In particular, the book is narrated by Anne of Cleves, Jane Boleyn (the late Anne Boleyn's sister-in-law), and Katherine Howard, all of whom are unreliable narrators (though for very different reasons), so it's hard to pin down exactly what's going on (though you can pin down Katherine immediately-- she's just flightly as a sparrow, and there it is) until the middle of the book or so. Until then, if you know the history, and especially if you're like me and you know just enough of Anne Boleyn's story to be uncertain of what you know, and very little of what happened after Jane Seymour, you're sitting there going, "Wait... But I thought... Is that really what's going on?" And then you figure out what's really going on, and yes, oh, okay. I really like books with unreliable narrators, especially several of them, because then it's like a puzzle.

I especially just adored Katherine Howard, who manages to be completely airheaded and yet cute and sympathetic (and even sensible in a peculiar and ultimately useless but still sympathetic sort of way) -- in the sections she narrates she never descends to a point where I feel annoyed at her for being stupid, more amused, as if one were watching a home movie of a really, really cute little kid who keeps saying funny things that are silly half the time and spot on the other half.

I liked this rather better than THe Other Boleyn Girl (which is the story of Anne Boleyn as told from her sister's point of view-- did you know Anne had a sister who was also Henry VIII's mistress? I sure didn't), to which this book is a kind of sequel, more-or-less. Probably because I didn't find Mary Boleyn's character all that interesting or appealing in that book, and I thought all three of the narrators here were rather more engaging. If one were to read The Other Boleyn Girl first, though, I'd let some time elapse before reading The Boleyn Inheritance-- I suspect reading them both together would be too much. Plus which I suspect it makes it much harder to have the sympathies you need to before the plot twists.

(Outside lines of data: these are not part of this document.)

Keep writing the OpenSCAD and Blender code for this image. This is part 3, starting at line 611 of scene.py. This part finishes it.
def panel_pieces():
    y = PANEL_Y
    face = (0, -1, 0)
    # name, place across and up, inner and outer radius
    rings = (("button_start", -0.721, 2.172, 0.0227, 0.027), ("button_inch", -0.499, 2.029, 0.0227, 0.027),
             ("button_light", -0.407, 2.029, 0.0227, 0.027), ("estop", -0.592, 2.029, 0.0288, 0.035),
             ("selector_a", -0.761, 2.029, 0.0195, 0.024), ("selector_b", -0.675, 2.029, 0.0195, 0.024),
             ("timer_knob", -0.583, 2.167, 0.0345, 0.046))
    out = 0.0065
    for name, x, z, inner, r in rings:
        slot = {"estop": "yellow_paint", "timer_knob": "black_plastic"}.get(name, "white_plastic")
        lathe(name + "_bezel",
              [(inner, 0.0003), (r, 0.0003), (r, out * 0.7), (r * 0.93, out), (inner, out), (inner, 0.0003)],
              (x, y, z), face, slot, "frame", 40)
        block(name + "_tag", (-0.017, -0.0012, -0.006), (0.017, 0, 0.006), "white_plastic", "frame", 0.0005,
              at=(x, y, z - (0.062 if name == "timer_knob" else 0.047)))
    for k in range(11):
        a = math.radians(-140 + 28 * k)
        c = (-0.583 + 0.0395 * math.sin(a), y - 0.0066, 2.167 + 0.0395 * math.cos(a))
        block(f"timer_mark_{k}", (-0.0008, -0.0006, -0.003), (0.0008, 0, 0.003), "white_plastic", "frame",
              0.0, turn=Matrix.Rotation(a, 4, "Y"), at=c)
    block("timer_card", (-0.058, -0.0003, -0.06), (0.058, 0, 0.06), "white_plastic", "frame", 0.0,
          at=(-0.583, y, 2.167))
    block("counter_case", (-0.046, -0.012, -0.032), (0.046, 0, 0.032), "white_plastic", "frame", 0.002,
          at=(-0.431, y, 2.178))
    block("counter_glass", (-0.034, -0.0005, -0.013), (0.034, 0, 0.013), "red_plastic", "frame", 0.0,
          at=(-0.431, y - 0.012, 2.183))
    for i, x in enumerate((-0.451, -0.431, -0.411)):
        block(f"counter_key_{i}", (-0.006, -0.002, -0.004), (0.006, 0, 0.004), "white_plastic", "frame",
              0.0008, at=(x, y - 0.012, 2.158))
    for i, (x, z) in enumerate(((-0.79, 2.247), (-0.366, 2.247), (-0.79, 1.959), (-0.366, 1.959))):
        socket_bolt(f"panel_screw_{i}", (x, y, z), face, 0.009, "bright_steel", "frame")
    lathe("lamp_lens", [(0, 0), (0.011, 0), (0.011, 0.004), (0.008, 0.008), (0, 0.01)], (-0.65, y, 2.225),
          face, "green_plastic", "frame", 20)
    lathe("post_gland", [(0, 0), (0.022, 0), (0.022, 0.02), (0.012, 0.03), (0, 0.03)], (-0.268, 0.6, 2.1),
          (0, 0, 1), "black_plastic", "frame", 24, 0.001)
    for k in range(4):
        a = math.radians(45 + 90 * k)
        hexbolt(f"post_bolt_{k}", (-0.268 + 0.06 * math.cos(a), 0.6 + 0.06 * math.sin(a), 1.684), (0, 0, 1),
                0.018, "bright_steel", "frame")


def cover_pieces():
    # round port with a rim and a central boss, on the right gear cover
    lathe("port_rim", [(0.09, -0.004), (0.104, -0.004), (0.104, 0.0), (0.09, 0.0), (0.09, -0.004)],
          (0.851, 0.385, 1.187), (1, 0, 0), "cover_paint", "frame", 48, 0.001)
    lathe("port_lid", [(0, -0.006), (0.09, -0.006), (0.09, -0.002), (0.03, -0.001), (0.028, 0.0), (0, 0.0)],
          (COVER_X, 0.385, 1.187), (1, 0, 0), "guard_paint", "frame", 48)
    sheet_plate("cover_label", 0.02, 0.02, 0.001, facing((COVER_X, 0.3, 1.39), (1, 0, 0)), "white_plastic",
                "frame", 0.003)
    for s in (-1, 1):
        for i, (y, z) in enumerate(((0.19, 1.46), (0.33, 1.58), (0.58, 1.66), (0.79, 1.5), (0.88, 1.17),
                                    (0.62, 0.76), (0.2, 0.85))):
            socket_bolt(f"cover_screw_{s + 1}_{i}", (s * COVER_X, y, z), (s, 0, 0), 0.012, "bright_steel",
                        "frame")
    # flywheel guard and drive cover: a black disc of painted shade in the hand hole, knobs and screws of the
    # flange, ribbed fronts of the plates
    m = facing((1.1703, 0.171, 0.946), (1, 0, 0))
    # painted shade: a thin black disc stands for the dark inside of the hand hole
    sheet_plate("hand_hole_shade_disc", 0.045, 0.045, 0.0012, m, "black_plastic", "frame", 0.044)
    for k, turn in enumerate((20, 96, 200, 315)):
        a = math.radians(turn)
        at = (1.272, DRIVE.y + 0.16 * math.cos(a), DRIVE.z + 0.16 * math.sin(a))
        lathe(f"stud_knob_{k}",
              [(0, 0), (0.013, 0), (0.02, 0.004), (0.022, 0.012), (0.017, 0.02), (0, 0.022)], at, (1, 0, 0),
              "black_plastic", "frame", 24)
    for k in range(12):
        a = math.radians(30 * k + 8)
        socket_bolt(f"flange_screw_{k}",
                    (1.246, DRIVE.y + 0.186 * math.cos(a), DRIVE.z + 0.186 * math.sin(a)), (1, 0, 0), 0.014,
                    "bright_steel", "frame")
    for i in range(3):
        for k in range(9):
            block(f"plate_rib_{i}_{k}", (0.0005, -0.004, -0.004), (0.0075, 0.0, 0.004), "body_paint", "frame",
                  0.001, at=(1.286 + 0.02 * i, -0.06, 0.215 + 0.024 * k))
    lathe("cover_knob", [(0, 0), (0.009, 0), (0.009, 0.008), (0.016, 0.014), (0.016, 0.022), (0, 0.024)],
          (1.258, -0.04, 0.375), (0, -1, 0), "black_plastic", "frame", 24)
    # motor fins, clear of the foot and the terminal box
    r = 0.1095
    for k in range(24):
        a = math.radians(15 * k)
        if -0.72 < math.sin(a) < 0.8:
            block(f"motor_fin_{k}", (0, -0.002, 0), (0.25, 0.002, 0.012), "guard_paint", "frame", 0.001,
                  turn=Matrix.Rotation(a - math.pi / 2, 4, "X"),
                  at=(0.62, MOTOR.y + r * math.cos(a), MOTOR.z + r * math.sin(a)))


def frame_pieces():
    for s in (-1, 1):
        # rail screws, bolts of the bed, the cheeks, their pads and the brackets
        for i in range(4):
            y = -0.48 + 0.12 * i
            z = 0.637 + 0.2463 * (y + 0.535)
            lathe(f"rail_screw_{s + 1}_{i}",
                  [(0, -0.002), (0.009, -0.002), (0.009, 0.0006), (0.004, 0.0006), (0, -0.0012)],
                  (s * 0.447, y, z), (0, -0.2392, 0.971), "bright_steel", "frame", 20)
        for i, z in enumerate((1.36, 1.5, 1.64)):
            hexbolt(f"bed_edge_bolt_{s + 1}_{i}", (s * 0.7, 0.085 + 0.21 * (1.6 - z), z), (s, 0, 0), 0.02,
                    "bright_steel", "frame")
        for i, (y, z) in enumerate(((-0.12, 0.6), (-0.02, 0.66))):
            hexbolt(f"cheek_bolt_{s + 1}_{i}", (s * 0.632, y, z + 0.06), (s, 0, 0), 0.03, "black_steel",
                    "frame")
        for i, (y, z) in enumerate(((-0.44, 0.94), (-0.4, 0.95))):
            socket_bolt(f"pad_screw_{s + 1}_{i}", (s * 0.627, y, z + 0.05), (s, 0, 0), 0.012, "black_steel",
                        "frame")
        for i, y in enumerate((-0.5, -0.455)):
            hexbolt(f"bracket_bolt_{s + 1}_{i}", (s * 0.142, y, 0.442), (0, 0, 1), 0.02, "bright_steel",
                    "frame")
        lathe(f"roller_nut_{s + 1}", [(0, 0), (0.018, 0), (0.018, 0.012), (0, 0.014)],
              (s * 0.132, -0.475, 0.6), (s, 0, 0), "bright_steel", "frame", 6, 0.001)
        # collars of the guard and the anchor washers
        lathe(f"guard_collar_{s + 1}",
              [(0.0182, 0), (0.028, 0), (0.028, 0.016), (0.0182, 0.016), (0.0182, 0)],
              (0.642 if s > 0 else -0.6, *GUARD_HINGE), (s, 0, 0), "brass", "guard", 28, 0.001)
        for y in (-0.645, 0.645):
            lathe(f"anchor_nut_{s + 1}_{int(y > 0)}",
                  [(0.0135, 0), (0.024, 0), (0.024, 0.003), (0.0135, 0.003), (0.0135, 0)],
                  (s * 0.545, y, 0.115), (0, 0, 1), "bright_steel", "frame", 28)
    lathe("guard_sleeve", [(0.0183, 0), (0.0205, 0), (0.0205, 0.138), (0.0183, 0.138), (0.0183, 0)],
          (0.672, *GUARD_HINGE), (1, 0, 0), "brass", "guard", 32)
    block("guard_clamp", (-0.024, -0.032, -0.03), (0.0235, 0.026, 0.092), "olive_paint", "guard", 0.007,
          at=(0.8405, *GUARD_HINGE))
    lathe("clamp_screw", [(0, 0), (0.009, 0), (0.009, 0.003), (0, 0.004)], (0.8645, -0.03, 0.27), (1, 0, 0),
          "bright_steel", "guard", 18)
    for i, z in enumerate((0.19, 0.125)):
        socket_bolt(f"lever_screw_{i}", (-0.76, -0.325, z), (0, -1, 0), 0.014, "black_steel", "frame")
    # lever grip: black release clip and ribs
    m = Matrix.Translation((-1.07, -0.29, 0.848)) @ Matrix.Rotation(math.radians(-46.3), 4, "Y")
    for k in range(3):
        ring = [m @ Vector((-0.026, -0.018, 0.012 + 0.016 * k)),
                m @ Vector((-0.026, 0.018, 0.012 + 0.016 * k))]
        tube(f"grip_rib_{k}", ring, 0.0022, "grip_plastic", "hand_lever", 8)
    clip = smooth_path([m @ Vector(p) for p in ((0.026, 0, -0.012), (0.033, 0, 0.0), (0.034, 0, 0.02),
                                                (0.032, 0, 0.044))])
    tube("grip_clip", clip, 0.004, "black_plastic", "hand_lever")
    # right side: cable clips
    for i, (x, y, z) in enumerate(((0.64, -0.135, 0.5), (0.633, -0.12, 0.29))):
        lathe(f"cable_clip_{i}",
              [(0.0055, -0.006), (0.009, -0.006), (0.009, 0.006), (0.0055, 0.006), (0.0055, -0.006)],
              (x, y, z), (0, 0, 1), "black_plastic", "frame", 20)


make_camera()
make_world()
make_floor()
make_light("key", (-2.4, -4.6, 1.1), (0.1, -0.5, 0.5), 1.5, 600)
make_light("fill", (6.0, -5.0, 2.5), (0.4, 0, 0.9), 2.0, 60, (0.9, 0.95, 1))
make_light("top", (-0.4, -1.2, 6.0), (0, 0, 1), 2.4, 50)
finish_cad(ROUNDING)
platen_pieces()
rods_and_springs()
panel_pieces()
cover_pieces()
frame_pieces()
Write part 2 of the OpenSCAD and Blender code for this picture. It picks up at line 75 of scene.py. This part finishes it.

Also, I think that she ought to have used more of the characters' actual (or at least reported) words, instead of having them talk like romance-drama characters (like Bolt in Man for All Seasons (not to, you know, obsess that you should all see/read this!!)-- Bolt could not have improved on More's totally awesome speeches if he'd tried. Of course, Thomas More was the Man, and Jane Boleyn not so much, but still, she sounded better than that incoherent mess), but you can't have everything.